‘It’s a constant battle. My kids have needs. I’m their voice. It needs to be done’
Wexford mum Rita Dempsey gets up at 5am every day, seven days a week. That's just her life caring for her children, three of whom; Shona, Tom and Lily have a chromosome disorder, meaning a development delay, physical disability and intellectual disability.
“Some people think because we have nurses, you can have the day off but it’s not like that. It’s like a mini hospital or a mini residential unit here.” Rita explains. “I’m working. I’m always working on the team. There are no quiet moments. Always some sort of job to be done. A routine. If you follow it, you are fairly ok.”
As part of a documentary series that aired on Virgin Media Three called Ireland’s Forgotten Families, Rita describes the relentlessness of non-medical costs associated with caring for a sick child.
Rita was only 23 when had her daughter Shona. “She was around two or three when we noticed her speech wasn’t developing, she was floppier than perhaps she should have been. Then I was pregnant with Tom and I was told there was only a 10% chance of it happening again.”
Rita had received such rare diagnoses for her children that she still hasn’t come across anyone with the same translocation.
“Lily has defined medical science. For the number of medical issues she has, she should be sitting in bed instead of out and about with us. Shona has a very serious cardiac issue. She wouldn’t be able for the multiple surgeries which means she is a life-limiting case.”
It’s not easy to discuss the declining health of your eldest child. Rita breaks down as she explains Shona’s prognosis.
“You can see the slide in her health. That’s the heartbreaking thing about it. You can see the slide… The doctor said to me just make sure she does something she likes doing every day.”
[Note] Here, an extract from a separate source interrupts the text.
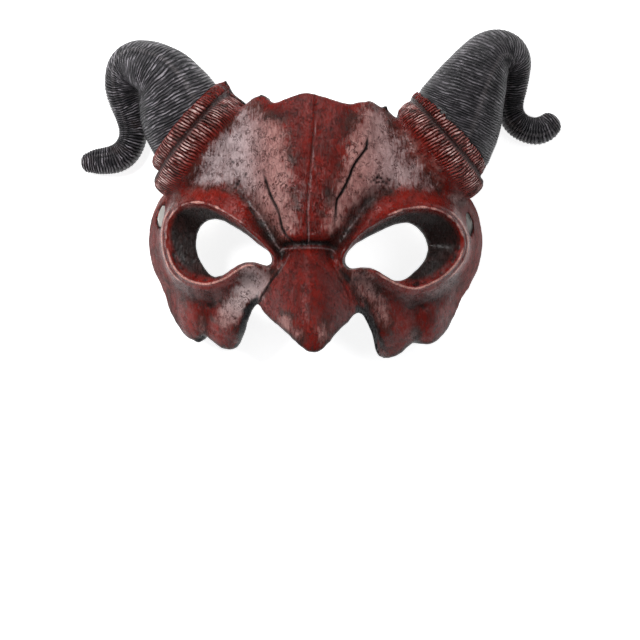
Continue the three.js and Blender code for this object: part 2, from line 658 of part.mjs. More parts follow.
function hornSocket(horn) {
  const plug = toSolid(facingOut(hornRings(horn, PLUG_LENGTH, FIT_GAP).slice(0, SOCKET_RINGS)));
  return plug.intersect(beyondPlace(horn, SOCKET_FLOOR));
}

// A slot for the elastic, through the flank of a temple
function strapSlot(side) {
  const tilt = inDegrees(SLOT_TILT);
  const inward = new THREE.Vector3(-side * Math.cos(tilt), 0, -Math.sin(tilt));
  const up = new THREE.Vector3(-side * Math.sin(tilt), 0, Math.cos(tilt));
  const crown = new THREE.Vector3(0, 1, 0);
  const slotY = side < 0 ? SLOT_Y_LEFT : SLOT_Y_RIGHT;
  const mouth = new THREE.Vector3(MIDDLE_X + side * SLOT_X, slotY, SLOT_Z);
  const rings = SLOT_REACH.map((reach) => {
    const middle = mouth.clone().addScaledVector(inward, reach);
    return ellipse(middle, crown, up, SLOT_LENGTH / 2, SLOT_HEIGHT / 2, (turn) =>
      1 / (Math.abs(Math.cos(turn)) ** SLOT_SQUARENESS + Math.abs(Math.sin(turn)) ** SLOT_SQUARENESS)
        ** (1 / SLOT_SQUARENESS));
  });
  return toSolid(facingOut(rings));
}

// The elastic: down from one temple slot, flat along the floor behind the brow, and up to the other
const STRAP_ROUTE = [[-97, 20.1, 23], [-91, 20, 20.4], [-85, 20.8, 17], [-79.5, 23, 13.2], [-74, 26.3, 9.8],
  [-68.5, 30.6, 6.7], [-62.5, 35.9, 4], [-56, 42, 2], [-48.5, 48.2, 1], [-39, 54.2, 0.8], [-27, 59.4, 0.8],
  [-13, 62.6, 0.8], [2, 63.4, 0.8], [17, 61.9, 0.8], [30.5, 57.8, 0.8], [42, 52, 0.8], [51.5, 45.8, 1],
  [59, 38.2, 2], [65.5, 31.6, 4], [71, 26.2, 6.7], [76, 21.9, 9.8], [81, 18.8, 13.2], [86.4, 16.5, 17],
  [92.2, 15.8, 20.4], [98.2, 15.7, 23]];

function strapSolid() {
  const route = STRAP_ROUTE.map(([x, y, z]) => new THREE.Vector3(x, y, z));
  const curve = new THREE.CatmullRomCurve3(route, false, 'centripetal');
  const steps = route.length - 1;
  const rings = [];
  for (let i = 0; i <= steps; i += 1) {
    const middle = curve.getPoint(i / steps);
    const tangent = curve.getTangent(i / steps);
    const wide = new THREE.Vector3(-tangent.y, tangent.x, 0).normalize();
    const thick = new THREE.Vector3().crossVectors(tangent, wide).normalize();
    const half = STRAP_WIDTH / 2;
    const deep = STRAP_THICKNESS / 2;
    const corners = [[half, -deep / 2], [half, deep / 2], [half - deep, deep], [deep - half, deep],
      [-half, deep / 2], [-half, -deep / 2], [deep - half, -deep], [half - deep, -deep]];
    rings.push(corners.map(([w, t]) => middle.clone().addScaledVector(wide, w).addScaledVector(thick, t)));
  }
  return toSolid(facingOut(rings));
}

const foamRed = new THREE.MeshStandardMaterial({ color: 0x6e1c18, roughness: 0.45, metalness: 0 });
const hornBlack = new THREE.MeshStandardMaterial({ color: 0x222225, roughness: 0.6, metalness: 0 });
const elasticWhite = new THREE.MeshStandardMaterial({ color: 0xd8d2c6, roughness: 0.9, metalness: 0 });

const mask = new THREE.Group();
function addPiece(name, solid, material) {
  const mesh = new THREE.Mesh(toGeometry(solid), material);
  mesh.name = name;
  mask.add(mesh);
}

const face = faceShell();
addPiece('half_mask', face, foamRed);
HORNS.forEach((horn) => addPiece(horn.name, hornSolid(horn), hornBlack));
const casting = new THREE.Box3().setFromObject(mask);
addPiece('elastic_strap', strapSolid(), elasticWhite);
const middle = casting.getCenter(new THREE.Vector3());
mask.position.set(-middle.x, -middle.y, -casting.min.z);

export default mask;
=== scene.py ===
"""Devil half mask lying face up on a pale floor: one painted foam casting with its two ribbed double
collars, two curled black horns plugged into them, and a flat elastic behind the brow."""

import json
import math

import bpy
import numpy as np
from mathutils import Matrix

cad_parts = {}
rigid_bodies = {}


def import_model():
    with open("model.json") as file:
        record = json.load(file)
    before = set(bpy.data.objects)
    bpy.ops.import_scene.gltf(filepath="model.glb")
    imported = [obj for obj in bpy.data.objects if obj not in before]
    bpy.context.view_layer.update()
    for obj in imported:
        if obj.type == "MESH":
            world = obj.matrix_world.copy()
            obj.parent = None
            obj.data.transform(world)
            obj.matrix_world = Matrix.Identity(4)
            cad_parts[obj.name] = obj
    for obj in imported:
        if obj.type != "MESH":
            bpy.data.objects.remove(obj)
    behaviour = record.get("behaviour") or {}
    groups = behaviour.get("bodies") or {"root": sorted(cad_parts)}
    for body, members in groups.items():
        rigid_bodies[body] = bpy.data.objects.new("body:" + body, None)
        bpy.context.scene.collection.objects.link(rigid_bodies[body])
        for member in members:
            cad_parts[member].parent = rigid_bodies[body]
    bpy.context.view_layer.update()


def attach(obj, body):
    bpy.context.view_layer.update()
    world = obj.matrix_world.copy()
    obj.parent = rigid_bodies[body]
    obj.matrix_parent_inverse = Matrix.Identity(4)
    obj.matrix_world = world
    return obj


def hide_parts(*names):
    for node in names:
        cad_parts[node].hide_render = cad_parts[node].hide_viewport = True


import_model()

# Shapes are worked out in millimetres in the face's own frame: x to the viewer's right, y up the
# forehead, z out of the face, with the rear rims of the temples on z = 0
MM = 0.001
ROW_ORIGIN = np.array([3.7535, 34.983, 0.0])

MIDDLE_X = 0.6
WALL = 4.6
FIELD = (-112, 112, -70, 98)
FINE_SPACING = 1.0
HOLLOW_SPACING = 2.0
FRONT_FLOOR = -30
HOLLOW_FLOOR = -60
OVER_ALL = 130
BLOCK_REACH = 400
FLOOR_SIZE = 6.0

# Camera, straight above as the photograph looks at the face
CAMERA_AT = (-0.00045, -0.07698, 1.4)
CAMERA_LENS = 126.56


def to_row(points):
    return (np.asarray(points, float) - ROW_ORIGIN) * MM


def mix(a, b, share):
    return a + (b - a) * share


def smooth_step(low, high, value):
    share = np.clip((value - low) / (high - low), 0, 1)
    return share * share * (3 - 2 * share)


def bump(distance, width):
    return np.exp(-((distance / width) ** 2))


def aside(x):
    """Distance from the middle of the face."""
    return np.abs(x - MIDDLE_X)


def tent(distance, width):
    """Falls evenly from 1 on a line to 0 at a width from it."""
    return np.clip(1 - np.abs(distance) / width, 0, 1)


def unit(rows):
    return rows / np.linalg.norm(rows, axis=1)[:, None]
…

A few years after Rita had her three children, her marriage broke down. She met Patrick Dobbs and they had two children – two boys, now aged 6 and 8, both neurotypical. Patrick says it was Rita’s smile that initially drew him to her and the children. “The disability part didn’t come into it. If you love someone you take them as a package.”
Cliona’s Foundation is a national organisation providing financial support for families who are caring for a child with a life-limiting illness. The foundation was set up by Brendan and Terry Ring following the death of their own daughter Cliona from an inoperable brain tumour in 2006, aged just 15.
Cliona’s Foundation has provided financial support to over 1,000 families across the island of Ireland, families just like Rita’s. Brendan says that no family should suffer financial distress while caring for a seriously ill child.
“We know that every year 400 families get devastating news child has a life-limiting condition. In 1998, we got that same news about our daughter Cliona. We also know those families require around €10,000 net to support their child while they are going through that period of time. We can’t give the funding to families that they need. We are only giving a fraction of what’s required. There’s a lot more we should be able to do. It’s not enough.”
In Rita’s case, the foundation was able to contribute to the cost of a generator for the family.
“Around the time of the snow or one of the storms, we went 10 days without electricity. If you think about all the bypass machines, the air mattresses… all those nights we were up every hour and a half to fill a small generator with petrol. And that was only to power one child. The generator is worth its weight in gold. I’m just so thankful to Cliona’s Foundation for their involvement. I don’t know what we would have done otherwise.”
Rita says it is hard for others to understand what her life is like. When I ask her where she gets her strength she explains she feels she has no other option.
“I’ve come from a long line of strong women. But I suppose if you think about something, you can sit in a corner and cry. But who wants to look at that, you just get depressed. Instead, I strip it down. I have all these suitcases in my head. They need to be opened one by one. I’ve currently 500 in my head. I open one and deal with it. Then the next. It’s a constant battle. But my kids have needs. I’m their voice. It needs to be done”
Rita says that for now, she just takes it one day at a time.
“Nobody likes a whinger. That sounds harsh, I know, but it’s the truth. It is tough, but you have to have a strong mental ability. Plus I love my children. I’d do anything for them. Yes, they have their issues, they go through a lot. But they are happy. Ultimately, they are happy. And that’s all that matters.”
Cliona’s Foundation and Trilogy Media hope that this documentary will raise awareness of the thousands of families who face these difficulties every day. The overriding theme throughout the programme is how we all, as families, can overcome our challenges through kindness, love, and dedication.